What usually causes retail ERP deployment delays
Most delayed retail ERP programs show a similar pattern. The business underestimates process variation across banners, regions, stores, and channels. Program teams assume that a single design workshop will harmonize pricing, promotions, returns, inventory adjustments, supplier terms, and financial controls. In practice, hidden exceptions surface late, forcing redesign and rework.
Cloud ERP migration complexity also contributes. Retailers often discover that legacy point-of-sale, warehouse management, planning, loyalty, and e-commerce platforms contain undocumented dependencies. Data structures may be inconsistent across acquired brands or geographies. If migration sequencing is weak, the ERP core becomes ready before surrounding operational systems are stable enough to support deployment.
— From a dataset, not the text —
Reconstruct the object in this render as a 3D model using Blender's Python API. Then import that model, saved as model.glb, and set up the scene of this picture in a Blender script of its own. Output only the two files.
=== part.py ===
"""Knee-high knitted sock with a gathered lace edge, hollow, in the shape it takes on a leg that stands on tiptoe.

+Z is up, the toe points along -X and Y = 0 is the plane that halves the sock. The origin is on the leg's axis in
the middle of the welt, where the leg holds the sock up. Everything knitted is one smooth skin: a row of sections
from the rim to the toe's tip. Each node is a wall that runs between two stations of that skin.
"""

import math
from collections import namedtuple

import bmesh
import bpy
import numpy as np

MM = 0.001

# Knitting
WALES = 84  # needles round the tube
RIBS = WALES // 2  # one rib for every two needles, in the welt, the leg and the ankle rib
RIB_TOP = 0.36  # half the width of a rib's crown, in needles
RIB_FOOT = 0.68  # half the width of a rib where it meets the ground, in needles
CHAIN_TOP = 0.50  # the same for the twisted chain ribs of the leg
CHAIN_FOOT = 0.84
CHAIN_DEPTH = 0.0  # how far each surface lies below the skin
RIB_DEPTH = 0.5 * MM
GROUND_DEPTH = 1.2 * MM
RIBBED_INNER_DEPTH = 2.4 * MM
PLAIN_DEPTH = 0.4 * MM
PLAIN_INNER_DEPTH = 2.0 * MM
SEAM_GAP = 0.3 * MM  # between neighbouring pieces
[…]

Another common issue is insufficient operational adoption planning. Training is treated as a late-stage activity rather than an enterprise onboarding system. Store managers, planners, buyers, finance analysts, and distribution teams receive role-based instruction too late to influence design quality. The result is predictable: low confidence, workaround behavior, and a growing gap between configured workflows and actual operating reality.
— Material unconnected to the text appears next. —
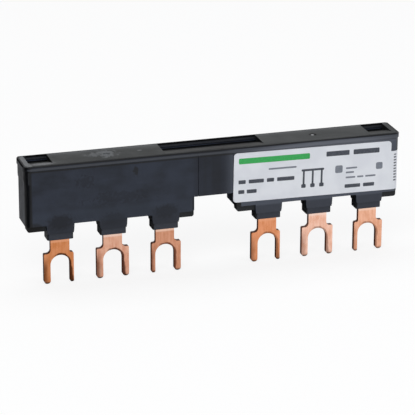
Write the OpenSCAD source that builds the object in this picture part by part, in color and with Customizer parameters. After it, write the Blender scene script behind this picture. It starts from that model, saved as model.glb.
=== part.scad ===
// Three-pole comb busbar with two tap-off groups.
// Three stamped and joggled copper combs lie side by side in a moulded housing, kept apart by
// separators, and their forks come out in one plane through two nozzle carriers.
// +X runs along the bar, +Y towards the back, +Z up. The origin is the slot centre of the first fork.

/* [Pitch] */
// Distance between neighbouring forks
pole_pitch = 13.5; // [12.5:0.5:15]
// Distance between the two tap-off groups
tap_pitch = 54; // [52:1:80]

/* [Copper] */
// Thickness of the copper sheet
copper_t = 1.25; // [1:0.05:2]
// Height of the long bar of each comb
bar_h = 8.6; // [6:0.2:14]
// Length of bar beyond the neck of its last fork
bar_end = 1.2; // [0.5:0.1:1.6]
// Width of the neck between bar and fork
neck_w = 4.8; // [4:0.1:5]
// Bare length of neck between nozzle and fork shoulder
neck_len = 3.8; // [2:0.1:8]
// Width of the screw slot
slot_w = 5; // [4.2:0.1:5.4]
// Length of the screw slot from its round end to the tips
slot_len = 7.35; // [5:0.05:11]
// Copper between the shoulder and the round end of the slot
slot_cover = 0.5; // [0.4:0.1:3]
// Width of a wide tine
tine_wide = 1.65; // [1.55:0.05:2]
// Radius at the tip corners of a wide tine
tip_wide_r = 0.75; // [0.1:0.05:0.75]
// Radius of the shoulder corner of a wide tine
corner_wide_r = 0.3; // [0.1:0.05:0.5]
// Radius between the neck and a wide tine's shoulder
fillet_wide_r = 1; // [0.2:0.05:1.1]
// Width of a narrow tine
tine_narrow = 0.95; // [0.9:0.05:1.2]
// Radius at the tip corners of a narrow tine
tip_narrow_r = 0.35; // [0.1:0.05:0.4]
// Radius of the shoulder corner of a narrow tine
corner_narrow_r = 0.45; // [0.1:0.05:0.5]
// Radius between the neck and a narrow tine's shoulder
fillet_narrow_r = 0.45; // [0.1:0.05:0.5]
// Angle of the joggle, measured from the upright
joggle_angle = 60; // [58:1:65]
// Inner radius of the joggle's bends
bend_r = 0.8; // [0.4:0.1:0.8]

/* [Housing] */
// Thickness of the housing walls
wall = 0.95; // [0.7:0.05:1.6]
// Length of each tap-off block
block_len = 43.4; // [40:0.2:46]
// Rise of the bridge above the foot of the blocks
bridge_rise = 3.8; // [2.5:0.05:5]
// Thickness of the bridge floor
floor_t = 1.2; // [0.8:0.1:2]
// Sideways offset of the middle fork from the middle of its block
fork_offset = 0.5; // [-1:0.1:1]
// Radius of the upright corners
corner_r = 1.4; // [0.5:0.05:1.6]
// Radius of the lower rear edge of the blocks
foot_r = 0.8; // [0.3:0.1:0.9]
// Width of the plain stretch between the two witness lines on the bridge
spacer_w = 9.2; // [6:0.1:10]
// Width and depth of a witness line
witness = 0.2; // [0.1:0.05:0.3]

/* [Lip] */
// How far the lip stands out from the walls
lip_out = 0.35; // [0.3:0.05:0.8]
// Height of the lip
lip_h = 1.3; // [1:0.1:2]
// How far the band under the lip stands out from the end walls
band_out = 0.15; // [0.1:0.05:0.3]
// Height of the band under the lip
band_h = 2.05; // [1:0.05:3]
// Height of the taper below the band
band_taper = 1.35; // [0.8:0.05:2]
// Width of the rim around the top cover
rim_w = 0.55; // [0.4:0.05:0.9]
// Bevel along the outer edge of the rim
rim_bevel = 0.3; // [0.1:0.05:0.35]

/* [Top cover] */
// Thickness of the cover plate
cover_t = 1.2; // [0.8:0.1:1.6]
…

| Delay driver | Retail impact | Recovery implication |
|---|---|---|
| Unharmonized business processes | Inconsistent pricing, inventory, and financial workflows across channels | Reset design authority and define standard process variants |
| Weak cloud migration governance | Integration failures and unreliable master data during cutover | Re-sequence migration waves and strengthen dependency controls |
| Late adoption planning | Poor user readiness and increased manual workarounds | Launch role-based enablement before final deployment decisions |
| Overloaded deployment scope | Repeated milestone slippage and testing bottlenecks | Reduce scope per wave and prioritize continuity-critical capabilities |
The first lesson: stop treating recovery as schedule compression
When a retail ERP deployment is delayed, executive pressure often drives a compression response: add more meetings, increase weekend testing, and force a revised go-live date. This usually worsens the problem. Teams become focused on milestone optics rather than operational readiness, and unresolved design issues are pushed into hypercare where they are more expensive and disruptive.
A stronger response is to establish a recovery governance model with clear decision rights. The PMO should separate defects into three categories: continuity-critical, compliance-critical, and optimization-related. This creates a disciplined basis for deciding what must be resolved before deployment, what can be deferred into controlled post-go-live releases, and what should be removed from the current wave entirely.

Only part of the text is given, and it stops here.